### [WHAT TO DO]
Locate the line that contains "base_pieces()" and the line that contains "for body, members". Copy both of them exactly, together with every line between them, and no others.

### [RECORDED INFORMATION]
--- begin ---
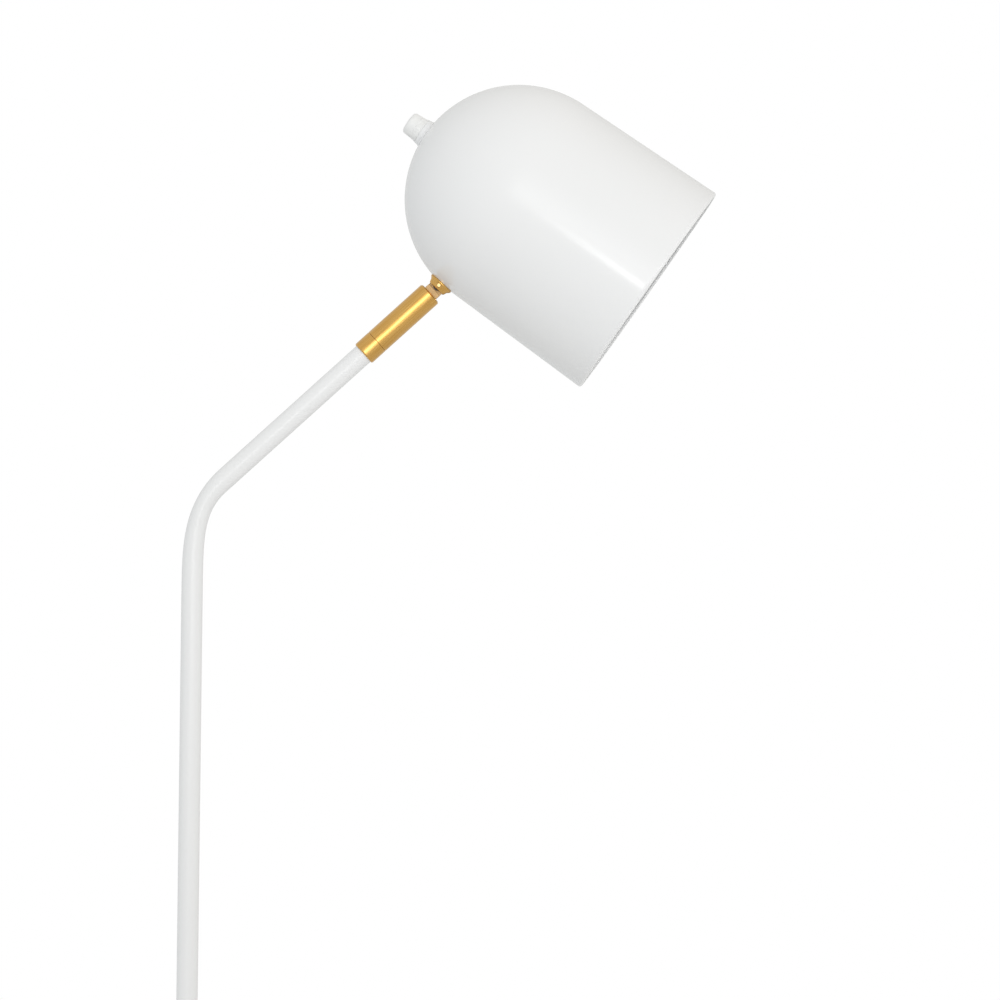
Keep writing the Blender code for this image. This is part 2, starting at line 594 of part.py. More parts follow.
def knuckle_collar():
    """Flared collar with a threaded spigot through the dome, slotted for the tongue."""
    spigot_end = COLLAR_ABOVE_PIVOT + SPIGOT_LENGTH
    slot_top = COLLAR_ABOVE_PIVOT + SLOT_ABOVE_DOME
    wide_top = dome_height(COLLAR_WIDE, GAP)
    profile = [(SPIGOT_RADIUS, spigot_end), (SPIGOT_RADIUS, dome_height(SPIGOT_RADIUS, GAP)),
               (COLLAR_WIDE, wide_top), (COLLAR_WIDE, wide_top - COLLAR_EDGE),
               (COLLAR_NARROW, -COLLAR_BELOW_PIVOT + COLLAR_EDGE / 2),
               (COLLAR_NARROW - COLLAR_EDGE / 2, -COLLAR_BELOW_PIVOT), (0.0, -COLLAR_BELOW_PIVOT)]
    collar = turned("knuckle_collar", [(0.0, spigot_end)] + profile, BRASS, HEAD_PIVOT, MEDIUM)
    reach = COLLAR_WIDE + 5 * MM
    slot = box("collar_slot", (-reach, -SLOT_HALF, -10 * MM), (reach, SLOT_HALF, slot_top), parent=HEAD_PIVOT)
    pocket = rod("collar_pocket", NECK_WIDTH / 2 + SLOT_CLEARANCE, -SLOT_HALF, SLOT_HALF, "Y", parent=HEAD_PIVOT,
                 facets=MEDIUM)
    way = rod("collar_wire_way", LEAD_RADIUS + 0.7 * MM, 0.0, spigot_end + MM, parent=HEAD_PIVOT)
    pin_hole = rod("collar_pin_hole", PIN_RADIUS + GAP, -reach, reach, "Y", parent=HEAD_PIVOT)
    cut(collar, slot, pocket, way, pin_hole)
    return spigot_end


def knuckle_pieces():
    knuckle_tongue()
    spigot_end = knuckle_collar()
    slope = (COLLAR_WIDE - COLLAR_NARROW) / (COLLAR_BELOW_PIVOT + COLLAR_ABOVE_PIVOT)
    pin_half = COLLAR_NARROW + slope * (COLLAR_BELOW_PIVOT - PIN_RADIUS) - GAP
    rod("knuckle_pin", PIN_RADIUS, -pin_half, pin_half, "Y", material=BRASS, parent=HEAD_PIVOT)
    washer_radius = PIVOT_ABOVE_SLEEVE - NECK_LENGTH - GAP
    for side, word in ((-1, "front"), (1, "back")):
        frame = make_empty(f"knuckle_{word}", (0.0, 0.0, 0.0), 0.0, HEAD_PIVOT)
        frame.rotation_euler = (side * -math.pi / 2, 0.0, 0.0)
        ring(f"knuckle_washer_{word}", washer_radius, PIN_RADIUS + GAP, SLOT_HALF - GAP,
             TONGUE_THICKNESS / 2 + GAP, NYLON, frame)
    washer = SPIGOT_RADIUS + COLLAR_WASHER_WIDTH
    washer_bottom = dome_height(washer, -SHADE_WALL) + GAP
    washer_top = washer_bottom + COLLAR_WASHER_HEIGHT
    ring("collar_washer", washer, SPIGOT_RADIUS + GAP, washer_top, washer_bottom, STEEL, HEAD_PIVOT, MEDIUM)
    hex_nut("collar_nut", 2 * (SPIGOT_RADIUS + COLLAR_NUT_WALL), SPIGOT_RADIUS + GAP, washer_top + GAP,
            COLLAR_NUT_HEIGHT, BRASS, HEAD_PIVOT)
    return spigot_end


# ---------------------------------------------------------------- shade
def shade():
    """Spun shell: hemisphere, slightly flared barrel and a turned-in edge, with the collar's and switch's holes."""
    mouth = -SHADE_LENGTH
    hole = BUSHING_RADIUS + GAP
    start = math.acos(hole / DOME_RADIUS)
    profile = arc_points((0.0, -DOME_RADIUS), DOME_RADIUS, start, 0.0, 11)
    profile += [(RIM_RADIUS, mouth + RIM_ROUND), (RIM_RADIUS - 0.45 * RIM_ROUND, mouth + 0.3 * RIM_ROUND),
                (RIM_RADIUS - RIM_ROUND, mouth)]
    piece = shell(turned("shade", profile, WHITE, APEX, FINE), SHADE_WALL)
    cut(piece, rod("collar_hole", SPIGOT_RADIUS + GAP, COLLAR_ABOVE_PIVOT - 6 * MM, COLLAR_ABOVE_PIVOT + 8 * MM,
                   parent=HEAD_PIVOT, facets=MEDIUM))


# ---------------------------------------------------------------- switch, knob, lampholder and bulb
def apex_sag(radius, offset=0.0):
    """How far the dome's surface, offset outwards, lies below the apex at a distance from the axis."""
    return math.sqrt((DOME_RADIUS + offset) ** 2 - radius ** 2) - DOME_RADIUS


def switch_pieces():
    hole = BUSHING_RADIUS + GAP
    cup_top = -SPACER_HEIGHT
    cup_floor = cup_top - CUP_WALL
    shoulder = cup_floor - GAP
    switch_end = shoulder - SWITCH_LENGTH
    bore = SPINDLE_RADIUS + GAP
    neck_top = RING_NUT_HEIGHT - 0.2 * MM

    rise = 0.5 * MM
    profile = [(hole, RING_NUT_HEIGHT), (RING_NUT_RADIUS - rise, RING_NUT_HEIGHT),
               (RING_NUT_RADIUS, RING_NUT_HEIGHT - rise), (RING_NUT_RADIUS, apex_sag(RING_NUT_RADIUS, GAP)),
               (hole, apex_sag(hole, GAP))]
    turned("switch_ring_nut", profile, WHITE, APEX, MEDIUM, closed=True)

    spacer = BUSHING_RADIUS + 4 * MM
    profile = [(hole, apex_sag(hole, -SHADE_WALL - GAP)), (spacer, apex_sag(spacer, -SHADE_WALL - GAP)),
               (spacer, cup_top + GAP), (hole, cup_top + GAP)]
    turned("apex_spacer", profile, NYLON, APEX, MEDIUM, closed=True)

    profile = [(0.0, shoulder - SPINDLE_POCKET), (bore, shoulder - SPINDLE_POCKET), (bore, neck_top),
               (BUSHING_RADIUS, neck_top), (BUSHING_RADIUS, shoulder), (SWITCH_RADIUS, shoulder),
               (SWITCH_RADIUS, switch_end), (0.0, switch_end)]
    turned("switch_housing", profile, PHENOLIC, APEX, MEDIUM)

    inner = CUP_RADIUS - CUP_WALL
    cup_end = cup_top - CUP_LENGTH
    profile = [(hole, cup_top), (CUP_RADIUS - MM, cup_top), (CUP_RADIUS, cup_top - MM), (CUP_RADIUS, cup_end),
               (inner, cup_end), (inner, cup_floor), (hole, cup_floor)]
    cup = turned("holder_cup", profile, WHITE, APEX, MEDIUM, closed=True)
    lead_height = cup_floor - CUP_LEAD_DROP
    cut(cup, rod("cup_lead_hole", LEAD_RADIUS + MM, -CUP_RADIUS - 2 * MM, -inner + 4 * MM, "X",
                 (0.0, 0.0, lead_height), parent=APEX))

    spindle_top = RING_NUT_HEIGHT + KNOB_LENGTH - KNOB_ROOF - GAP
    spindle_end = shoulder - SPINDLE_POCKET + MM
    turned("switch_spindle", [(0.0, spindle_top), (SPINDLE_RADIUS, spindle_top), (SPINDLE_RADIUS, spindle_end),
                              (0.0, spindle_end)], STEEL, APEX)
    return cup_end, lead_height


def switch_knob():
    bottom = RING_NUT_HEIGHT + GAP
    top = RING_NUT_HEIGHT + KNOB_LENGTH
    bore = SPINDLE_RADIUS + GAP
    profile = [(0.0, top)]
    profile += arc_points((KNOB_TOP_RADIUS - KNOB_ROUND, top - KNOB_ROUND), KNOB_ROUND, math.pi / 2, 0.05, 4)
    profile += [(KNOB_BASE_RADIUS - GAP, bottom + KNOB_SKIRT + GAP), (KNOB_BASE_RADIUS, bottom + KNOB_SKIRT),
                (KNOB_BASE_RADIUS, bottom), (bore, bottom), (bore, top - KNOB_ROOF), (0.0, top - KNOB_ROOF)]
    turned("switch_knob", profile, PLASTIC, APEX, MEDIUM)


def lampholder_pieces(cup_end):
    inner = CUP_RADIUS - CUP_WALL
    body = inner - GAP
    back = -HOLDER_START
    front = back - HOLDER_LENGTH
    well = back - HOLDER_FLOOR
    shell_inner = CAP_RADIUS + GAP
    shell_outer = shell_inner + SHELL_WALL
    bore = shell_outer + GAP
    profile = [(0.0, back), (body - MM, back), (body, back - MM), (body, front), (bore, front), (bore, well),
               (0.0, well)]
    turned("lampholder_body", profile, PHENOLIC, APEX, MEDIUM)
    ring("lampholder_ring", body + HOLDER_RING_WIDTH, body + GAP, cup_end - GAP, front, PHENOLIC, APEX, MEDIUM)
    ring("lampholder_shell", shell_outer, shell_inner, well - 2 * MM, front + 2 * MM, BRASS, APEX, MEDIUM)
    rod("lampholder_contact", CONTACT_RADIUS, well - GAP - CONTACT_HEIGHT, well - GAP, material=BRASS, parent=APEX)

    cap_tip = well - CAP_STEP
    cap_front = front - 2 * GAP
    turned("bulb_cap", [(0.0, cap_tip), (4 * MM, cap_tip), (5 * MM, cap_tip - MM), (CAP_RADIUS, cap_tip - CAP_TAPER),
                        (CAP_RADIUS, cap_front), (0.0, cap_front)], ALUMINIUM, APEX, MEDIUM)
    neck_top = cap_front - GAP
    neck_end = neck_top - BULB_NECK_LENGTH
    turned("bulb_neck", [(0.0, neck_top), (CAP_RADIUS + 0.4 * MM, neck_top),
                         (CAP_RADIUS + MM, neck_top - 2 * MM), (0.82 * GLOBE_BASE, neck_end + BULB_NECK_LENGTH / 3),
                         (GLOBE_BASE, neck_end), (0.0, neck_end)], PLASTIC, APEX, MEDIUM)
    start = math.acos(GLOBE_BASE / GLOBE_RADIUS)
    centre = neck_end - GAP - GLOBE_RADIUS * math.sin(start)
    dome = arc_points((0.0, centre), GLOBE_RADIUS, start, -math.pi / 2, 8)
    dome[-1] = (0.0, dome[-1][1])
    shell(turned("bulb_globe", dome, OPAL, APEX, MEDIUM), GLOBE_WALL)


# ---------------------------------------------------------------- leads
def lead_pieces(spindle_top, spigot_end, lead_height):
    bend = LEAD_RADIUS * 2
    low = PAD_THICKNESS + LEAD_RADIUS + 1.2 * MM
    stem_end = bend_route(low, spindle_top + 2 * MM, BEND_STEPS)[1:]
    route = [(-BLOCK_NEAR + GAP, 0.0, low)]
    for x, z in arc_points((-bend, low + bend), bend, -math.pi / 2, 0.0, 4):
        route.append((x, 0.0, z))
    tube_curve("stem_leads", route + stem_end, LEAD_RADIUS, 2, LEAD)

    plug_bottom = ARM_LENGTH - PLUG_LENGTH
    tube_curve("sleeve_leads", [(0.0, 0.0, spindle_top + 2 * MM + GAP), (0.0, 0.0, plug_bottom - GAP)],
               LEAD_RADIUS, 2, LEAD, ARM_FRAME)

    collar_to_apex = APEX_FROM_PIVOT.inverted()
    start = collar_to_apex @ Vector((0.0, 0.0, NECK_WIDTH / 2 + GAP + 0.7 * MM))
    outlet = collar_to_apex @ Vector((0.0, 0.0, spigot_end + 3 * MM))
    sweep = collar_to_apex @ Vector((0.0, 0.0, spigot_end + 13 * MM))
    entry = Vector((-CUP_RADIUS - 8 * MM, 0.0, lead_height))
    middle = (sweep + entry) / 2 + Vector((-3 * MM, 0.0, -2 * MM))
    inside = Vector((-CUP_RADIUS - 1.5 * MM, 0.0, lead_height))
    end = Vector((-(SWITCH_RADIUS + CUP_RADIUS) / 2 + 0.5 * MM, 0.0, lead_height))
    tube_curve("head_leads", smooth_route([start, outlet, sweep, middle, entry, inside, end], 4), LEAD_RADIUS, 2,
               LEAD, APEX)


base_pieces()
base_fixings()
stem_pieces()
SPINDLE_TOP = sleeve_pieces()
SPIGOT_END = knuckle_pieces()
shade()
CUP_END, LEAD_HEIGHT = switch_pieces()
switch_knob()
lampholder_pieces(CUP_END)
bpy.context.view_layer.update()
APEX_FROM_PIVOT = HEAD_PIVOT.matrix_world.inverted() @ APEX.matrix_world
lead_pieces(SPINDLE_TOP, SPIGOT_END, LEAD_HEIGHT)
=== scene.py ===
"""Looks of the adjustable arm floor lamp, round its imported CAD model.  Metres, +Z up, arm towards +X."""

import json
import math

import bmesh
import bpy
from mathutils import Matrix, Vector

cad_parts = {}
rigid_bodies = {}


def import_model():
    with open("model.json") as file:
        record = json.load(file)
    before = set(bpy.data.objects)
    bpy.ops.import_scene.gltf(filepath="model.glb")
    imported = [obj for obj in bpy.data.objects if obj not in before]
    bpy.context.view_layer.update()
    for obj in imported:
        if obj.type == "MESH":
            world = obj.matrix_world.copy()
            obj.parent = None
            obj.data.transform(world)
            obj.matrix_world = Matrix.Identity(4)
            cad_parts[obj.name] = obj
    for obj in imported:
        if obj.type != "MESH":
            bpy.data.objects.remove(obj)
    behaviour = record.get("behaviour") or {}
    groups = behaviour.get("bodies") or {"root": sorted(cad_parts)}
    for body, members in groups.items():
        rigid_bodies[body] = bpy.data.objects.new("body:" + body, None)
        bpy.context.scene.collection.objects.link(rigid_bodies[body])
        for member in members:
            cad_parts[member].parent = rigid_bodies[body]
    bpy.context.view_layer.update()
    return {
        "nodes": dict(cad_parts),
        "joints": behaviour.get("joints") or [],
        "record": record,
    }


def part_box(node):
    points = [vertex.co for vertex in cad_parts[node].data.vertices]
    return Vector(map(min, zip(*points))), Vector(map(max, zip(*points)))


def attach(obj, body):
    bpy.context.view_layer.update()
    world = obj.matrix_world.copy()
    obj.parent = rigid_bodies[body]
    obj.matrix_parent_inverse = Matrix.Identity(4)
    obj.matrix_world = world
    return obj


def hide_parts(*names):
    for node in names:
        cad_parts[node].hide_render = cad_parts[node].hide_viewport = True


for leftover in list(bpy.data.objects):
    bpy.data.objects.remove(leftover, do_unlink=True)
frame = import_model()

MM = 0.001
GAP = 0.3 * MM                     # the CAD model's clearance between touching pieces
JOINTS = {joint["name"]: joint for joint in frame["joints"]}
ARM_AXIS = Vector(JOINTS["sleeve_swivel"]["axis"]).normalized()
ARM_START = Vector(JOINTS["sleeve_swivel"]["pos_m"])
PIVOT = Vector(JOINTS["head_tilt"]["pos_m"])
APEX = Vector(JOINTS["knob_turn"]["pos_m"])
SHADE_AXIS = Vector(JOINTS["knob_turn"]["axis"]).normalized()     # out of the apex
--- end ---
### [SOLUTION TO THIS EXERCISE]
base_pieces()
base_fixings()
stem_pieces()
SPINDLE_TOP = sleeve_pieces()
SPIGOT_END = knuckle_pieces()
shade()
CUP_END, LEAD_HEIGHT = switch_pieces()
switch_knob()
lampholder_pieces(CUP_END)
bpy.context.view_layer.update()
APEX_FROM_PIVOT = HEAD_PIVOT.matrix_world.inverted() @ APEX.matrix_world
lead_pieces(SPINDLE_TOP, SPIGOT_END, LEAD_HEIGHT)
=== scene.py ===
"""Looks of the adjustable arm floor lamp, round its imported CAD model.  Metres, +Z up, arm towards +X."""

import json
import math

import bmesh
import bpy
from mathutils import Matrix, Vector

cad_parts = {}
rigid_bodies = {}


def import_model():
    with open("model.json") as file:
        record = json.load(file)
    before = set(bpy.data.objects)
    bpy.ops.import_scene.gltf(filepath="model.glb")
    imported = [obj for obj in bpy.data.objects if obj not in before]
    bpy.context.view_layer.update()
    for obj in imported:
        if obj.type == "MESH":
            world = obj.matrix_world.copy()
            obj.parent = None
            obj.data.transform(world)
            obj.matrix_world = Matrix.Identity(4)
            cad_parts[obj.name] = obj
    for obj in imported:
        if obj.type != "MESH":
            bpy.data.objects.remove(obj)
    behaviour = record.get("behaviour") or {}
    groups = behaviour.get("bodies") or {"root": sorted(cad_parts)}
    for body, members in groups.items():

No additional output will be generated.